TOOTEES (emailed over a week ago - has litters due & ready to go home around August, but hasn't responded to a second mail I sent asking more information)

And finally, one not on your list but I contacted her about 3 weeks ago:
HAZELWITCH Web : http://members.optusnet.com.au/hazelwitch/ 
She has a litter due end of May but already has 2 orders for a female ..... so I'm just waiting to see what happens when the litter arrives & am keeping everything crossed!!


I never realised it could be so difficult! & to be honest, I'm a little disappointed that some haven't responded to my queries yet. A lot of these are out of Sydney & ideally I would like to visit before making any final committment, so its a bit frustrating when I don't get a response









Last question for you - have you had discussions with any breeders regarding price range? I actually have no idea (I was thinking somewhere around $1,000??) Do you know??

Oh, & sorry for calling you Bron before!!


----------



## Harley & Dakotas Mum (Jun 11, 2005)

Wow, ok, the price range is higher than expected. As much as I can't wait to get her - I know that all good things come to those who wait, so I'll just have to keep reminding myself to be patient! 

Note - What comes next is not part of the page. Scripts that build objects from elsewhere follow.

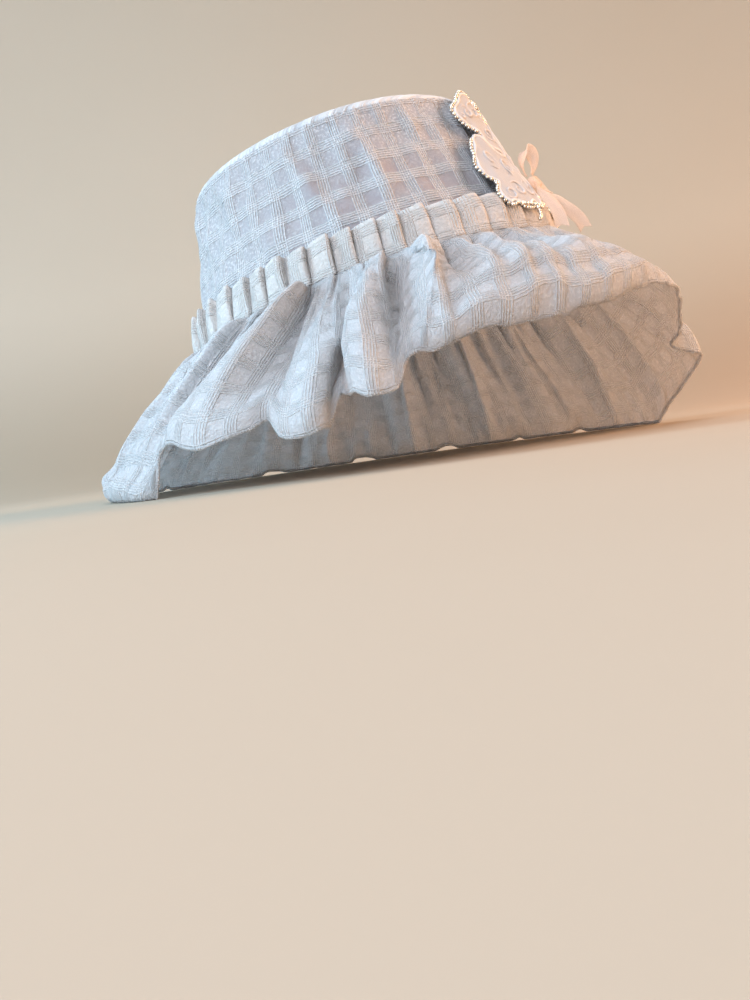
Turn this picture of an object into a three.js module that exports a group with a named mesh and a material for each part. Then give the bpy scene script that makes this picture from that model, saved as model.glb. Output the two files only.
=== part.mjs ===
// Ruffled sun hat of check gauze with a beaded butterfly applique. Millimetres, +Z up.
// The hat rests on the lobes of its brim. Its front is towards -Y.

import * as THREE from 'three';

// Driving dimensions

const BAND_RADIUS_X = 92;          // outside of the crown wall at the stitch line, side to side
const BAND_EXTRA_Y = 6;            // the head is this much longer front to back, per half
const BAND_HEIGHT = 79.7;          // middle of the stitch line above the surface it rests on
const LEAN_DEG = 13.5;             // the crown leans back by this much
const GAUZE = 1.2;                 // thickness of the check gauze wall
const LINING = 1.0;                // thickness of the lining
const SEAT_GAP = 0.35;             // clearance between neighbouring pieces
const BRIM_THICKNESS = 1.6;        // two layers of gauze
const BRIM_START_X = BAND_RADIUS_X + 3; // middle of the brim cloth just below the stitch line
const BRIM_START_DROP = 1.4;       // how far below the stitch line the brim cloth starts
const PLEAT_COUNT = 48;
const PLEAT_VALLEY_DEG = -50;      // direction of one pleat's valley
const FRILL_HEIGHT = 18.5;
const FRILL_FOOT = 0.3;            // the frill starts this far above the stitch line
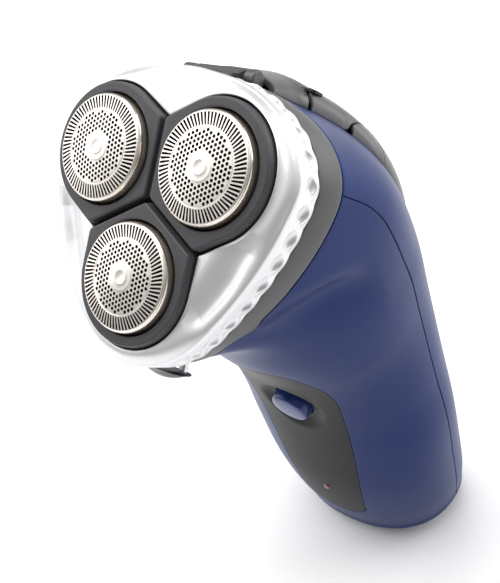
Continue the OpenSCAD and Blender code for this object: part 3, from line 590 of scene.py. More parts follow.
def carrier(k):
    C = 540
    phi = np.arange(C) * 2 * np.pi / C
    dx, dy = np.cos(phi), np.sin(phi)

    def rho(d, soft=60):
        """outline radius round the head centre, drawn in by d"""
        R_, L_, g = 13.2, 15.1, 0.84
        vals = [np.full(C, R_ - d)]
        cons = []
        s60 = math.sin(math.radians(60))
        for sy in (1, -1):
            nx, ny = -s60, sy * 0.5           # arm sides
            cons.append((nx, ny, -(g / 2) - d))
            cons.append((0.0, float(sy), R_ - d))
        far = []
        for nx, ny, dd in cons:
            den = nx * dx + ny * dy
            num = dd - nx * HEAD_R
            far.append(np.where(den > 1e-4, num / np.maximum(den, 1e-4), 1e3))
        m = np.stack(far)
        m = (m ** (-soft)).sum(0) ** (-1 / soft)
        out = np.where(dx >= 0, R_ - d, m)
        return out

    rows = []
    for d, n in ((0.5, -4.5), (0.06, -4.45), (0.0, -4.3), (0.0, -1.35), (0.02, -1.2), (0.10, -1.12), (0.13, -1.02), (0.13, -0.5),
                 (0.17, -0.3), (0.28, -0.12), (0.42, -0.02), (0.6, 0.0)):
        rows.append((rho(d), n))
    top = rho(0.6)
    for w in (0.15, 0.35, 0.55, 0.75, 0.9):
        rows.append((lerp(top, np.full(C, 11.42), w), 0.0))
    for r, n in ((11.42, 0.0), (11.22, -0.04), (11.1, -0.16), (11.06, -0.35), (11.06, -2.3), (11.1, -2.42), (11.75, -2.46), (11.8, -2.6), (11.8, -4.4), (11.9, -4.5)):
        rows.append((np.full(C, r), n))
    a = math.radians(ANG[k])
    ca, sa = math.cos(a), math.sin(a)
    P = []
    for r, n in rows:
        x = HEAD_R + r * dx
        y = r * dy
        P.append(face(x * ca - y * sa, x * sa + y * ca, np.full(C, float(n))))
    grid("surround_" + k, np.stack(P), M_CHAR, "carrier_" + k, cyc_c=True, cyc_r=True, replaces=["carrier_" + k], slot="charcoal_surround", sharp=50)


for k in ANG:
    carrier(k)

# ------------------------------------------------------------------ guards
HR = [0.0, 1.1, 1.2, 1.29, 1.38, 1.47, 1.56, 2.2, 2.45, 2.6, 2.7, 2.78, 2.86, 5.2, 7.0, 7.08, 7.15, 7.22, 7.3, 9.95, 10.05, 10.15, 10.24, 10.3]
HH = [2.50, 2.50, 2.53, 2.56, 2.56, 2.53, 2.50, 2.50, 2.49, 2.48, 2.46, 2.44, 2.42, 2.28, 2.14, 2.12, 2.04, 2.04, 2.11, 1.86, 1.80, 1.73, 1.62, 1.50]


def cap_h(r):
    return np.interp(r, HR, HH)


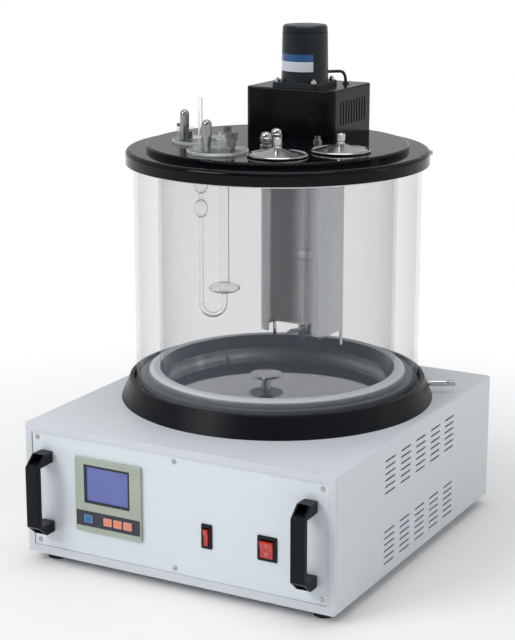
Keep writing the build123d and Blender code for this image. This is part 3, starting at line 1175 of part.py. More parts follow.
with BuildPart() as clamp_blocks:
    for centre, (s, t), size in ((FRONT_HOLDER, (THIN_S - 3.2, BLOCK_A_T), BLOCK_A), (FRONT_HOLDER, (WIDE_S, 0), BLOCK_B),
                                 (REAR_HOLDER, REAR_BLOCKS[0][0], REAR_BLOCKS[0][1]),
                                 (REAR_HOLDER, REAR_BLOCKS[1][0], REAR_BLOCKS[1][1])):
        with Locations(Location((*on_disc(centre, s, t), DISC_TOP), (0, 0, ARM_ANGLE))):
            Box(*size, align=(Align.CENTER, Align.CENTER, Align.MIN))
    fillet(clamp_blocks.edges().filter_by(Axis.Z), 1.0)
    with BuildSketch(Plane.XY.offset(DISC_TOP)):
        for s, r in ARM_HOLES:
            with Locations(on_disc(FRONT_HOLDER, s, 0)):
                Circle(r + ARM_GAP)
        with Locations(*[spot for spot, _, _ in THUMB_SPOTS]):
            Circle(THUMB_STEM_R + 0.1)
    extrude(amount=BLOCK_A[2], mode=Mode.SUBTRACT)
save(clamp_blocks, "clamp_blocks")

# Bullet-shaped lifting handles, one on each holder disc
LIFT_SPOTS = (on_disc(FRONT_HOLDER, -12.3, -26.2), on_disc(REAR_HOLDER, -21.0, -20.5))
with BuildPart() as lift_handles:
    for x, y in LIFT_SPOTS:
        with BuildSketch(Plane(origin=(x, y, DISC_TOP), x_dir=(1, 0, 0), z_dir=(0, -1, 0))):
            with BuildLine():
                foot, body = LIFT_FOOT_D / 2, LIFT_D / 2
                side = Polyline((0, 0), (foot, 0), (foot + 0.2, 8), (body - 0.1, LIFT_H - 20), (body, LIFT_H - body))
                dome = RadiusArc(side @ 1, (0, LIFT_H), -body)
                Line(dome @ 1, side @ 0)
            make_face()
        revolve(axis=Axis((x, y, DISC_TOP), (0, 0, 1)))
save(lift_handles, "lift_handles")

# Knurled thumb screws of the holders: a stem in the disc and a fluted head
FLUTES = 18
HEAD_R = 5.1
with BuildPart() as thumb_screws:
    for (x, y), lift, height in THUMB_SPOTS:
        with BuildSketch(Plane.XY.offset(DISC_TOP)):
            with Locations((x, y)):
                Circle(THUMB_STEM_R)
        extrude(amount=lift)
        with BuildSketch(Plane.XY.offset(DISC_TOP + lift)):
            with Locations((x, y)):
                Circle(HEAD_R)
                with PolarLocations(HEAD_R + 0.25, FLUTES):
                    Circle(0.5, mode=Mode.SUBTRACT)
        extrude(amount=height)
save(thumb_screws, "thumb_screws")


# Viscometer: a U of glass with a thin capillary arm, two bulbs, a flat reservoir and a wide arm
THIN_XY = on_disc(FRONT_HOLDER, THIN_S, 0)
WIDE_XY = on_disc(FRONT_HOLDER, WIDE_S, 0)
BEND_R = (WIDE_S - THIN_S) / 2
BEND_TOP = CABINET_TOP + BEND_Z + BEND_R
UP = (0, 0, 1)


def arm_solid(xy, stations):
    """A turned arm from a list of (z, radius) stations."""
    with BuildPart() as arm:
        with BuildSketch(Plane(origin=(*xy, 0), x_dir=(1, 0, 0), z_dir=(0, -1, 0))):
            with BuildLine():
                Polyline((0, stations[0][0]), *[(r, z) for z, r in stations], (0, stations[-1][0]), close=True)
            make_face()
        revolve(axis=Axis((*xy, 0), UP))
    return arm.part


def bulb_stations(middle, radius, half, tube, count=9):
    """Stations of an elliptic bulb of the given half height, where it stands proud of the tube."""
    edge = acos(tube / radius)
    angles = [edge * (2 * n / count - 1) for n in range(count + 1)]
    return [(middle + half * sin(angle), radius * cos(angle)) for angle in angles]


def thin_stations(wall):
    """Capillary arm: bend end, capillary, lower bulb, neck, upper bulb, top tube."""
    tube = THIN_R - wall
    bulb_r = BULB_R - (1.0 if wall else 0.0)
    lower = bulb_stations(CABINET_TOP + LOWER_BULB_Z, bulb_r, 11.5 - wall, tube)
    upper = bulb_stations(CABINET_TOP + UPPER_BULB_Z, bulb_r, 11.5 - wall, tube)
    top = CABINET_TOP + THIN_TOP_Z + (1.0 if wall else 0.0)
    return [(BEND_TOP, tube), *lower, (CABINET_TOP + NECK_Z, tube - 0.6), *upper, (top, tube)]


def wide_stations(wall):
    """Filling arm: bend end, narrow neck, flat reservoir and the wide tube above it."""
    narrow = THIN_R + 0.8 - wall
    tube = WIDE_R - wall
    reservoir = bulb_stations(CABINET_TOP + RESERVOIR_Z, RESERVOIR_R - wall, RESERVOIR_H - wall, tube, count=13)
    top = CABINET_TOP + WIDE_TOP_Z + (1.0 if wall else 0.0)
    below = [(z, r) for z, r in reservoir if z < CABINET_TOP + RESERVOIR_Z]
    above = [(z, r) for z, r in reservoir if z >= CABINET_TOP + RESERVOIR_Z]
    return [(BEND_TOP, narrow), (CABINET_TOP + RESERVOIR_Z - RESERVOIR_H - 1.5, narrow), *below, *above, (top, tube)]


GLASS_WALL = 1.1
BEND_MIDDLE = ((THIN_XY[0] + WIDE_XY[0]) / 2, (THIN_XY[1] + WIDE_XY[1]) / 2, BEND_TOP)
BEND_PLANE = Plane(origin=BEND_MIDDLE, x_dir=(*ARM_U, 0), z_dir=(ARM_U[1], -ARM_U[0], 0))
with BuildPart() as viscometer:
    for wall, mode in ((0.0, Mode.ADD), (GLASS_WALL, Mode.SUBTRACT)):
        add(arm_solid(THIN_XY, thin_stations(wall)), mode=mode)
        add(arm_solid(WIDE_XY, wide_stations(wall)), mode=mode)
        with BuildLine(BEND_PLANE):
            bend_path = CenterArc((0, 0), BEND_R, 180, 180)
        with BuildSketch(Plane(origin=(*THIN_XY, BEND_TOP), x_dir=(*ARM_U, 0), z_dir=(0, 0, -1))):
            Circle(THIN_R + 0.4 - wall)
        sweep(path=bend_path, mode=mode)
save(viscometer, "viscometer")
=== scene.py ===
"""Looks of a kinematic viscosity bath with one capillary viscometer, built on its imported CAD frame."""
import math

import bmesh
import bpy
from bpy.props import FloatProperty, FloatVectorProperty, IntProperty, PointerProperty
from mathutils import Matrix, Vector


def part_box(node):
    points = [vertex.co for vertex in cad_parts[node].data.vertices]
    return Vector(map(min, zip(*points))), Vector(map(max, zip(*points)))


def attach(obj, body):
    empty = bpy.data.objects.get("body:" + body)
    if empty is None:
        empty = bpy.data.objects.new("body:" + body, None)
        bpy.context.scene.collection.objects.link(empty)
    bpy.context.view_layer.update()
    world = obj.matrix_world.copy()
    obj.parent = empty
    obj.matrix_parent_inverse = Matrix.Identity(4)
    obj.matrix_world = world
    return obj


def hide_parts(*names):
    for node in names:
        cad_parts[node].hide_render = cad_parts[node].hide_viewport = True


bl_info = {
    "name": "Viscosity bath",
    "version": (1, 0, 0),
    "blender": (4, 5, 0),
    "location": "View3D > Sidebar > Bath",
    "description": "Finishes and small pieces of a glass viscosity bath and its viscometer",
    "category": "Add Mesh",
}

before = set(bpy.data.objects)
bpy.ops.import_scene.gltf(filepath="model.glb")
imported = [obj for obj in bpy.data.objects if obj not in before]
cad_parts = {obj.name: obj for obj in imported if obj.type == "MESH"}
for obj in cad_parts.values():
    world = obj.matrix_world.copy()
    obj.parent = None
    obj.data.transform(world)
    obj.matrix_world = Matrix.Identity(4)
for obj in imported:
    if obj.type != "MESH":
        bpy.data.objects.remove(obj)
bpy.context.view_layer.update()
MM = 0.001

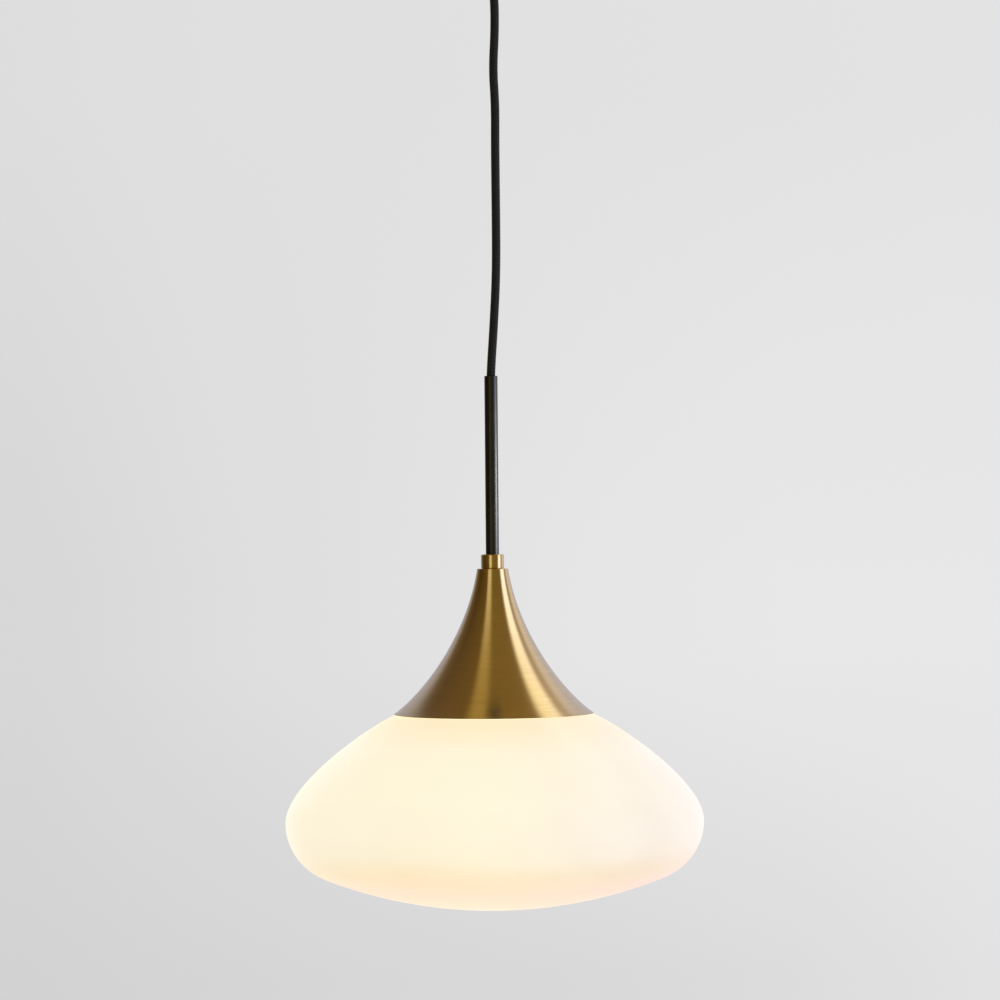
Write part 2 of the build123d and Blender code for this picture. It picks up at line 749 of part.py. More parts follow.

ps: I've already named her too!! LOL

Thanks again, appreciate your advice


----------



## Harley & Dakotas Mum (Jun 11, 2005)

This breeder has been having some success lately I sent you a PM about her. 
Shepparton though in Victoria isnt too far. You could do it over a weekend.......

*LUSTAFAIR* Susan Renouf *Shepparton *Ph: 0418329630 Email:[email protected]
[/QUOTE]


I looked them up & found this:
(http://www.geocities.com/lustafair/Puppies.html)
Male puppies $900.00 Female puppies $900.00

All pet puppies are vaccinated microchipped wormed registered with the Victorian Canine Association inc. limited Register and DESEXED

Breeding stock is DNA tested and certified......Liver Shunt tested Clear and certified..... certificates can be viewed by appointment only

Is $900 quite an amazing price?? Given they also come desexed? This seems almost too good to be true!! I bet they have a waiting list longer than my arm! I will contact them during the week & see what happens. You're right, Vic can be done in a weekend, although I would want to take Harley with me as I would like for him to have a 'say' in who comes home - so if things look good, I will need to start researching dog friendly accommodation along the way!


----------



## Harley & Dakotas Mum (Jun 11, 2005)

Great news! 

I just heard back from Tamslee - Nan has 3 litters due mid June & I'm on the list! Oh & the cost is wayyyy lower than I was expecting - double bonus!!!!

Wooooohoooooo!!

Thanks Bren for all your help!


----------